Supplied information:
# # # # # # #

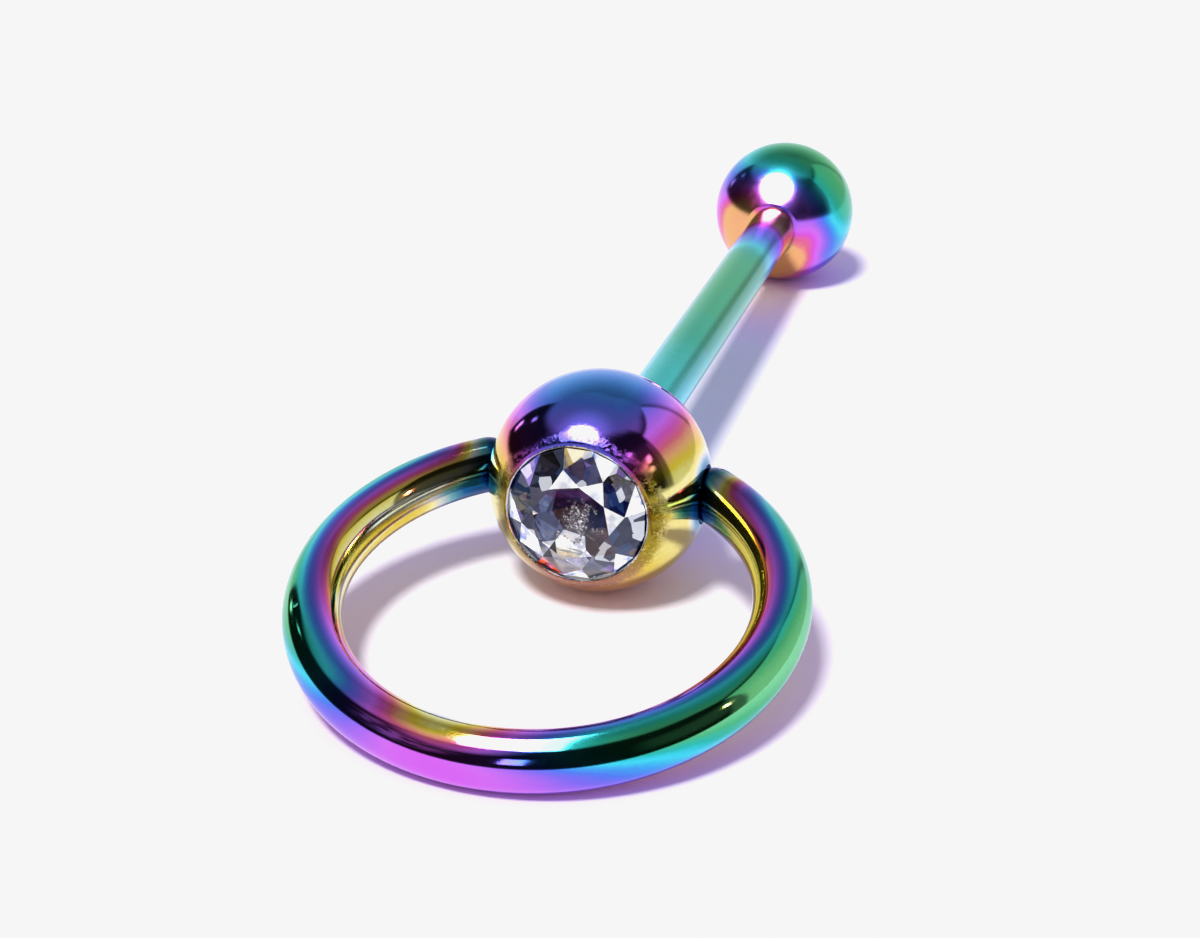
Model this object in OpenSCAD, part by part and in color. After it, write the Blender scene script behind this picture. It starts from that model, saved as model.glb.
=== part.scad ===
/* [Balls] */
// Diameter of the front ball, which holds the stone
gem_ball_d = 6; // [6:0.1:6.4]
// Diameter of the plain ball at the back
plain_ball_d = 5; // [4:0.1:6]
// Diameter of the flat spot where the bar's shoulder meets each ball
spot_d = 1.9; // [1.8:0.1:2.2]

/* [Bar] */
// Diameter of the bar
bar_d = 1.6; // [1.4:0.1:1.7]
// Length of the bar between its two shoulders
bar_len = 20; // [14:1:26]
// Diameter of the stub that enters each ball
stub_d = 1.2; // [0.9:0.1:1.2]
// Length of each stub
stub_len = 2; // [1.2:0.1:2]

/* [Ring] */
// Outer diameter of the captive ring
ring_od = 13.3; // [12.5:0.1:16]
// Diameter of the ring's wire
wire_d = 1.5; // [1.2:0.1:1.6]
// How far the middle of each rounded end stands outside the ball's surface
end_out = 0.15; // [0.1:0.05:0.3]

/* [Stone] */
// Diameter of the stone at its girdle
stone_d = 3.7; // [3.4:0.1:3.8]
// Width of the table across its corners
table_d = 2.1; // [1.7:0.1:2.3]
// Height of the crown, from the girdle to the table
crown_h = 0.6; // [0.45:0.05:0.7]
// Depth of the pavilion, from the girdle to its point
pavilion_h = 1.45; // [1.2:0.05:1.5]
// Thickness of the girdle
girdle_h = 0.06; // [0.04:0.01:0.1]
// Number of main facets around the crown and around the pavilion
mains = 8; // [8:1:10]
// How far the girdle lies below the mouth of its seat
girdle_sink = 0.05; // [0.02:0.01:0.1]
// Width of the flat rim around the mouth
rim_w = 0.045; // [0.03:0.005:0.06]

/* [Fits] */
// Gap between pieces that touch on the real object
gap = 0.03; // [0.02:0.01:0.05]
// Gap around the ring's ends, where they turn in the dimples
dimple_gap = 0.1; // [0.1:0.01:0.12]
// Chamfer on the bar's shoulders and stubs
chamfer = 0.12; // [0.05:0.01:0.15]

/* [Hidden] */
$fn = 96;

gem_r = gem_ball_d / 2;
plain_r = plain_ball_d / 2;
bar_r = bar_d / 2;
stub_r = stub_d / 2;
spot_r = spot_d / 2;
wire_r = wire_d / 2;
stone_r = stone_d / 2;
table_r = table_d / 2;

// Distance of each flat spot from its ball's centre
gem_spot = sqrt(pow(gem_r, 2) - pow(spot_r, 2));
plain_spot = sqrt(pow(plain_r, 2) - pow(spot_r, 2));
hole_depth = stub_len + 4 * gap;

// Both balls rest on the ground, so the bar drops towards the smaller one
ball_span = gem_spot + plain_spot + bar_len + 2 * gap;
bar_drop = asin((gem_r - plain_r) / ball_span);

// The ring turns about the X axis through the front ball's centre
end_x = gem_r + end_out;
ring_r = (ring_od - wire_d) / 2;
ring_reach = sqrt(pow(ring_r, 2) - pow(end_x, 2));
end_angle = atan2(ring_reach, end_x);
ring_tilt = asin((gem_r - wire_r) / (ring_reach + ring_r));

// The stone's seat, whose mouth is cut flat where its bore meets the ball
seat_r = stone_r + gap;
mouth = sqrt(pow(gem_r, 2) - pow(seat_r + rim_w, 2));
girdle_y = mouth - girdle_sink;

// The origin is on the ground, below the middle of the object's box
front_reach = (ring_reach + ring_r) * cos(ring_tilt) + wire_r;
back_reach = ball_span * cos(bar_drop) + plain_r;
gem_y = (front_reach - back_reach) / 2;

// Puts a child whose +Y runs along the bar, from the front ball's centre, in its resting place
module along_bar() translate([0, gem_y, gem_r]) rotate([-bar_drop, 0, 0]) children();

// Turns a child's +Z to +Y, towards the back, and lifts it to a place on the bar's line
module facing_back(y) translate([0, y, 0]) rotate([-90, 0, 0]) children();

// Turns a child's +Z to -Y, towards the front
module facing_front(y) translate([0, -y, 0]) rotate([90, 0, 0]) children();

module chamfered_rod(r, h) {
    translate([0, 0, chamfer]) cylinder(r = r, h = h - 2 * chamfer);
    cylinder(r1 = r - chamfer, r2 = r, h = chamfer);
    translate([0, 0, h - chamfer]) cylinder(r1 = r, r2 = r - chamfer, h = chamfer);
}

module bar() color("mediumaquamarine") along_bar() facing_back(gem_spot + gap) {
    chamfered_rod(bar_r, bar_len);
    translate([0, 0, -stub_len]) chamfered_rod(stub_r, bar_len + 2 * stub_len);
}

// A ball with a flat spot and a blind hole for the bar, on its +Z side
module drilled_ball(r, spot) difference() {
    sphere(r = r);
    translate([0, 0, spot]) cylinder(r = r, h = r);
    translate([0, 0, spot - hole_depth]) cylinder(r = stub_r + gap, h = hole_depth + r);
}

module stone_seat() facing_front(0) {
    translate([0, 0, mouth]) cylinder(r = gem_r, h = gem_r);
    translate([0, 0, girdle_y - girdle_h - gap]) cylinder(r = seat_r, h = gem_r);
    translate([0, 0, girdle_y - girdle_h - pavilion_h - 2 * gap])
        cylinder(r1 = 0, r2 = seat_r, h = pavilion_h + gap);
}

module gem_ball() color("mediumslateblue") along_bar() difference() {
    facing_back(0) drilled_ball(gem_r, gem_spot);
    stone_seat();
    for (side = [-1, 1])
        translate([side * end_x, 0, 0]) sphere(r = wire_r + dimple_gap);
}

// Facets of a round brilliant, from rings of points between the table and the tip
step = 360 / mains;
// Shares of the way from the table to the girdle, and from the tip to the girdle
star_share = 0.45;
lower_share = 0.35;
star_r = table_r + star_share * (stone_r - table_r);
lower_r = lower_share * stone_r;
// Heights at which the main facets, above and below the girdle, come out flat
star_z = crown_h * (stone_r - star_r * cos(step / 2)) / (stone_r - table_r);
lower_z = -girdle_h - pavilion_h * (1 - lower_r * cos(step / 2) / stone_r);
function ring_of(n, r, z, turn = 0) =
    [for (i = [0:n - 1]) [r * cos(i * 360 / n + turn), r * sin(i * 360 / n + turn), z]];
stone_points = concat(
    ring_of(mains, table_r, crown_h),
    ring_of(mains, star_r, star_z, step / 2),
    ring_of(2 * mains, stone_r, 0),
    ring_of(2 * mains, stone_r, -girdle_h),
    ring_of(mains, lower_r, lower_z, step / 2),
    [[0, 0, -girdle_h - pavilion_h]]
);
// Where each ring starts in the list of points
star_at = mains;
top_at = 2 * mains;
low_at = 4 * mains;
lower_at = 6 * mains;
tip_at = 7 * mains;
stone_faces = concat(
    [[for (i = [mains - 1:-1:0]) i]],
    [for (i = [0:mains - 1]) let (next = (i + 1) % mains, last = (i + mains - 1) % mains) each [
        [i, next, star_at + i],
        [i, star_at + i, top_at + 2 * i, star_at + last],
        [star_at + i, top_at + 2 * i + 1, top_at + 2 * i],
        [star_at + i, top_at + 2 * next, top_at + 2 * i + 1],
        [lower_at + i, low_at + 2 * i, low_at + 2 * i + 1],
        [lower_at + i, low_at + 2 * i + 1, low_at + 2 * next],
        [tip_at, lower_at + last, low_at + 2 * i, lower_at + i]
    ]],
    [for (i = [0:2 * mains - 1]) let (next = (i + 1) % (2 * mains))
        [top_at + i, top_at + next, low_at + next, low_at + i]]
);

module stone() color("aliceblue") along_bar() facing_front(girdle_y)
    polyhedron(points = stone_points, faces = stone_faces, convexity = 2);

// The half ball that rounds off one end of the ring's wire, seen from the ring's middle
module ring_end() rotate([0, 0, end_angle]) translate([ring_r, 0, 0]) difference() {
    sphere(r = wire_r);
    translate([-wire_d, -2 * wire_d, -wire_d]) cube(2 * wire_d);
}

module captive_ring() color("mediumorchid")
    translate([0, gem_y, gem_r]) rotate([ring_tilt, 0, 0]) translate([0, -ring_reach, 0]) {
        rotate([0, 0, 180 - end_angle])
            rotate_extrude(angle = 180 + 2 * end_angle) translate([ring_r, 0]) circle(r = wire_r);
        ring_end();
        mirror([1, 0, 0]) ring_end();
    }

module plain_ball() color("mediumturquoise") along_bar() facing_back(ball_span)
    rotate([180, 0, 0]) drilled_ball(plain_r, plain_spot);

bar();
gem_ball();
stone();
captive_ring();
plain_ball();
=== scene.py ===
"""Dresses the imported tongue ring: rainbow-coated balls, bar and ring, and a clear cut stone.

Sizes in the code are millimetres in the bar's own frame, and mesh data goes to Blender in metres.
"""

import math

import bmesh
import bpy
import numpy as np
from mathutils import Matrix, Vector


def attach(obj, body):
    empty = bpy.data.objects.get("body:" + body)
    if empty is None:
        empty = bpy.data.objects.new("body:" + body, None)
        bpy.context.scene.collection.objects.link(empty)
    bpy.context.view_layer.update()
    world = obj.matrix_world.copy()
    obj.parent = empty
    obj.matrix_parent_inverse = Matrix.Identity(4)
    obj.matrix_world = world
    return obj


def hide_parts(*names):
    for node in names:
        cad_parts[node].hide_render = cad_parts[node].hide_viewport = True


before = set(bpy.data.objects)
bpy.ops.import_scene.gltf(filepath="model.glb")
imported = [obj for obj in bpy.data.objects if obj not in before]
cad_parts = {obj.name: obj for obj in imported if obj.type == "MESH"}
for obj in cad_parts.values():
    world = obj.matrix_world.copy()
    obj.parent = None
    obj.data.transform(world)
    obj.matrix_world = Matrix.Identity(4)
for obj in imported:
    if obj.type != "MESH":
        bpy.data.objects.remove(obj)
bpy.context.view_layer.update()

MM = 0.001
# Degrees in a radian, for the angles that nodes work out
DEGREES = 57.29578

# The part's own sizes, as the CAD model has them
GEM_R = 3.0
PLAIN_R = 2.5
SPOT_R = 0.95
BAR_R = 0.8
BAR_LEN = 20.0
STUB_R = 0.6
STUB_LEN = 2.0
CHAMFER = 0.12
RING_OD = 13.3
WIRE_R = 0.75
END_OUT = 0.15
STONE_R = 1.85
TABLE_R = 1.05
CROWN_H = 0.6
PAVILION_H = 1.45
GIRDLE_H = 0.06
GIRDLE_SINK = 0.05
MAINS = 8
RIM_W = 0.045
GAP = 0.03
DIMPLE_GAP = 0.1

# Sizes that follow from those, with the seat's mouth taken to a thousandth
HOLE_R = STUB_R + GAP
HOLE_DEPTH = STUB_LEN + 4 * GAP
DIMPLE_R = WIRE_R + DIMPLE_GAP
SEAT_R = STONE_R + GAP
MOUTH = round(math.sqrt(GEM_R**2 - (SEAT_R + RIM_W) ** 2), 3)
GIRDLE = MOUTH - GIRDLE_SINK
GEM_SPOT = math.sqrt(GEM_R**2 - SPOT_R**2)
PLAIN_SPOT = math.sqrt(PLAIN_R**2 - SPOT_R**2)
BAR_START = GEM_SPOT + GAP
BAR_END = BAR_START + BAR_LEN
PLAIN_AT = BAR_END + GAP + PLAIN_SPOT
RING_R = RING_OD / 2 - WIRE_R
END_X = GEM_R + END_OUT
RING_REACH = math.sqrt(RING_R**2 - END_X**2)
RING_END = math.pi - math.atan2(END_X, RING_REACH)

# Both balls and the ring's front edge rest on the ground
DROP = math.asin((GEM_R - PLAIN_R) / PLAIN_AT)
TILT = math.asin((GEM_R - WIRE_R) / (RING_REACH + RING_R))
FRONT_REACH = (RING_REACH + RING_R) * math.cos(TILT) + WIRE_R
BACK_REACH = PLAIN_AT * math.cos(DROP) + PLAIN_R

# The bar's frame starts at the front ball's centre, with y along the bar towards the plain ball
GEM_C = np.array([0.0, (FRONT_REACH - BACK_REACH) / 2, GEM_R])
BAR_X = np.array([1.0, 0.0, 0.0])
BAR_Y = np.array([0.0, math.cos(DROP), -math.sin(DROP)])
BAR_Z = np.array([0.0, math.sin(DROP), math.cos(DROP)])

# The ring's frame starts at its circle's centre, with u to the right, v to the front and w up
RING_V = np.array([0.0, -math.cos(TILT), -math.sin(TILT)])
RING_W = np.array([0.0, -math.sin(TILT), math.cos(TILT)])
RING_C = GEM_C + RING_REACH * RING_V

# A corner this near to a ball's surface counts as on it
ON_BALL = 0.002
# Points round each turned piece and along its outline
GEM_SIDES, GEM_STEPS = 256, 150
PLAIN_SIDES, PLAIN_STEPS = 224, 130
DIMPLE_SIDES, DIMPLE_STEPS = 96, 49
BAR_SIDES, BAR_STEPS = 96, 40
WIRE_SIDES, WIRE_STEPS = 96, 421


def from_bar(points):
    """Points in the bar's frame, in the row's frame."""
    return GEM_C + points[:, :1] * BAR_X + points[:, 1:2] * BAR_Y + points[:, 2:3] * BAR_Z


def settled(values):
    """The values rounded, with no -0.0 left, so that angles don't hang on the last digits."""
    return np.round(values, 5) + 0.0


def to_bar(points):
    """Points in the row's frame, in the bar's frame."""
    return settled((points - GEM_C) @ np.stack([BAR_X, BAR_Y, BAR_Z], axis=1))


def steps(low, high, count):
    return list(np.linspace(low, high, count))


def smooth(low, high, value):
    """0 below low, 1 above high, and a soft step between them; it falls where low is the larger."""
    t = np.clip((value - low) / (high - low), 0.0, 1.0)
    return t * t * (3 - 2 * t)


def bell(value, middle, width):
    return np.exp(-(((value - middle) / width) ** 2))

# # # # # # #

What to do:
Retype, exactly and in full, the lines above from the one containing "the ring's middle" through the one containing "bpy.context.scene.collection.objects.link(empty)".

Result of the exercise:
// The half ball that rounds off one end of the ring's wire, seen from the ring's middle
module ring_end() rotate([0, 0, end_angle]) translate([ring_r, 0, 0]) difference() {
    sphere(r = wire_r);
    translate([-wire_d, -2 * wire_d, -wire_d]) cube(2 * wire_d);
}

module captive_ring() color("mediumorchid")
    translate([0, gem_y, gem_r]) rotate([ring_tilt, 0, 0]) translate([0, -ring_reach, 0]) {
        rotate([0, 0, 180 - end_angle])
            rotate_extrude(angle = 180 + 2 * end_angle) translate([ring_r, 0]) circle(r = wire_r);
        ring_end();
        mirror([1, 0, 0]) ring_end();
    }

module plain_ball() color("mediumturquoise") along_bar() facing_back(ball_span)
    rotate([180, 0, 0]) drilled_ball(plain_r, plain_spot);

bar();
gem_ball();
stone();
captive_ring();
plain_ball();
=== scene.py ===
"""Dresses the imported tongue ring: rainbow-coated balls, bar and ring, and a clear cut stone.

Sizes in the code are millimetres in the bar's own frame, and mesh data goes to Blender in metres.
"""

import math

import bmesh
import bpy
import numpy as np
from mathutils import Matrix, Vector


def attach(obj, body):
    empty = bpy.data.objects.get("body:" + body)
    if empty is None:
        empty = bpy.data.objects.new("body:" + body, None)
        bpy.context.scene.collection.objects.link(empty)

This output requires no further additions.